AE: There’s probably something in there everyone can find to get offended by. I think the’ raped in the face’ thing is the first time I’ve laughed aloud in the theater in several months.
AF:
Yeah, there. That doesn’t mean we just laughed about it. This is not – what are you making fun of here? You are making fun of the anxiety people have when you talk about rape. And he’s a victim, so we’re actually depicting victimhood and that kind of came from this friend of mine. This woman, she made a film about rape. She had been raped and she made this film about it. Parts of it are very funny because a lot of it deals with the aftermath of how do people respond when you want to talk about rape. Which is a real thing, but people get very anxious and clam up. We were having this discussion around a round table with a bunch of reporters and we started talking about it and they all got very still and anxious. And I think that’s funny.
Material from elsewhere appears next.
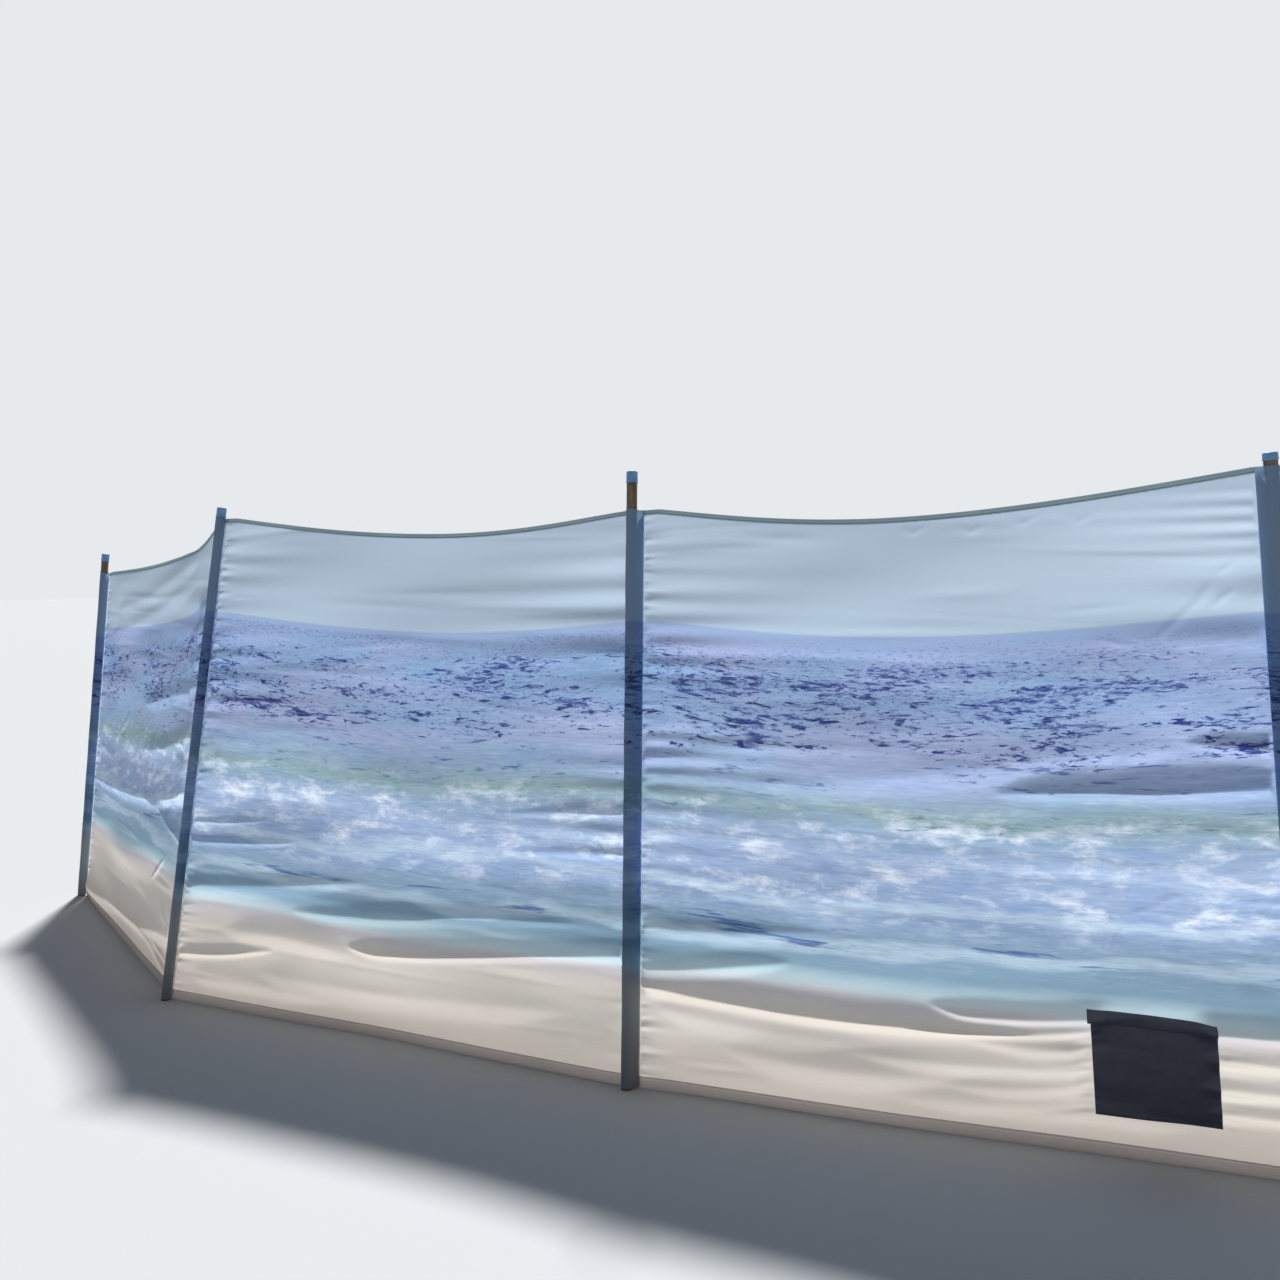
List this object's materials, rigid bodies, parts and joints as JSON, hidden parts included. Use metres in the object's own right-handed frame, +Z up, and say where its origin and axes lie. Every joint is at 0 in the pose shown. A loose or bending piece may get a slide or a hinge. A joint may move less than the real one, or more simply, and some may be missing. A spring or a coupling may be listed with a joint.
{
  "type": "beach windbreak",
  "caption": "Cloth beach windbreak: printed polyester strip in bays, hung between leaning round wooden poles with plastic caps in sewn sleeves.",
  "frame": {"origin": "centre of the third pole's foot, counted from the left as seen from the sleeve side, where it enters the sand", "axes": "+X along the middle bay towards the fourth pole, +Y towards the sheltered side, +Z up"},
  "size_m": [6.8526, 1.1587, 1.4698],
  "materials": {
    "pole_wood": "weathered, oiled brown",
    "cap_plastic": "satin, faded",
    "sleeve_cloth": "thin plain weave, printed",
    "printed_cloth": "thin plain weave, printed, lets light through",
    "binding_tape": "woven tape",
    "hem_cloth": "thin plain weave, printed",
    "patch_cloth": "coated weave"
  },
  "bodies": {
    "root": {"pole_1": "pole_wood", "pole_2": "pole_wood", "pole_3": "pole_wood", "pole_4": "pole_wood", "pole_5": "pole_wood", "pole_6": "pole_wood", "cap_1": "cap_plastic", "cap_2": "cap_plastic", "cap_3": "cap_plastic", "cap_4": "cap_plastic", "cap_5": "cap_plastic", "cap_6": "cap_plastic", "sleeve_1": "sleeve_cloth", "sleeve_2": "sleeve_cloth", "sleeve_3": "sleeve_cloth", "sleeve_4": "sleeve_cloth", "sleeve_5": "sleeve_cloth", "sleeve_6": "sleeve_cloth", "cloth_bay_1": "printed_cloth", "cloth_bay_2": "printed_cloth", "cloth_bay_3": "printed_cloth", "cloth_bay_4": "printed_cloth", "cloth_bay_5": "printed_cloth", "top_binding_1": "binding_tape", "top_binding_2": "binding_tape", "top_binding_3": "binding_tape", "top_binding_4": "binding_tape", "top_binding_5": "binding_tape", "hem_1": "hem_cloth", "hem_2": "hem_cloth", "hem_3": "hem_cloth", "hem_4": "hem_cloth", "hem_5": "hem_cloth", "label_patch": "patch_cloth"}
  },
  "joints": []
}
We’re certainly not belittling the idea of being a rapist or being victimized.

AE: And then of course it comes back as this little dance number, which is great. One more question, who is the narrator?
AF:
It’s Steve.

AE: Oh is it? It’s impossible to find anywhere.
AF:
I forgot to put it in the credits, frankly. He’s doing his best Jeremy Irons with maybe a little Ian McKellen thrown in. That was the idea because he references him.

AE: That’s it. Thanks for talking with me.